Hit Machine has become a staple of metro-area festivals, including Tualatin’s yearly Crawfish Festival and Hood-to-Coast celebrations, offering up a catalog of more than 200 well known pop hits, catered to each specific event. By now they’re industry pros, often playing holiday parties for the likes of Sony, Nike or Intel — exciting gigs which keep the musicians on their toes.

“There was a stipulation when we got hired by Intel. They wanted us to play at least one song by LMAFO,” Hafeman recalls, laughing at the rather off-beat selection of a niche electronic hip hop duo. “Intel wanted to party. We went ahead and we did it, and we played for their company for three nights in a row.”

Not content to perform with and manage one cover band, Hafeman branched out to offer a more movement-oriented experience with sister band Dance Machine. “Sister band” is, in fact, an apt description, since the quintet is led by frontwoman Ione Chaco. Their genre? Anything from the 1970s on with a danceable beat — after all, Chaco is a former dancer for the Portland Trail Blazers.

Hafeman doesn’t neglect the influence of hair bands, either. His group Metal Machine is available to pay tribute to metal hits on request. If, however, the occasion calls for a little less KISS and a bit more of The Cure, yet another group — Nu Wave Machine — can deliver some serious ’80s nostalgia.

Musically, Hafeman has his bases covered. What’s impressive is that there’s a lot of band member crossover.

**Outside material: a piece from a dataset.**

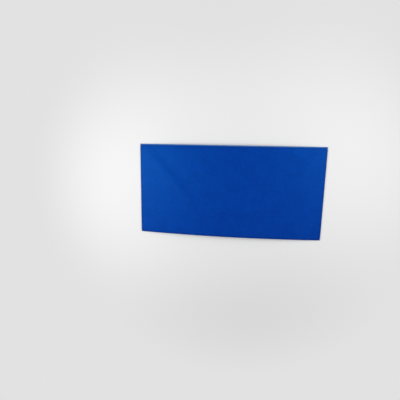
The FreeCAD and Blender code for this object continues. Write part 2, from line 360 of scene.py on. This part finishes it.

“The total members in the company are around 30 or 35,” Hafeman says, “so that I’m in charge of the different bands, the different personnel. I’m kind of the staple in [each] group.”

In part, it makes bookings easier. Hafeman knows he can guarantee the exact band a customer wants — with an average of three musicians to step in to a given position in every band, he knows he rarely has to turn a gig down.

That means the musicians Hafeman works with are not only technically talented, but know the moves as well. That’s right: Each Machine band comes to the stage ready to perform synchronized dance moves.

For Hafeman, who’s lived in Scappoose since the second grade, it’s been a natural path to mix music and ingenuity.

Now the father of four, Hafeman started piano lessons at the age of 7, took up drums in music class at Otto H.H. Petersen Elementary School, moved on to acoustic guitar and, after graduating from Scappoose High, threw himself into the study of music at Portland State University — for about 13 days, he says, until the dry theoretical side of his program, coupled with PSU’s terrible parking situation, left him underwhelmed.

Within the next year he married his wife, Thea, an accomplished photographer, and began recording solo albums from a home studio.

With a homespun franchise of bands and a customized studio space, Hafeman has accomplished the unlikely: making money doing what he loves, and balancing work with family.

While Hafeman has several gigs to look forward to, Hit Machine’s performance at the Jantzen Beach Red Lion on Dec. 21 seems especially poignant. The theme is the Mayan “End of the World” party.

“If it’s the end of the world, at least I’ll go down doing what I love to do,” Hafeman jokes.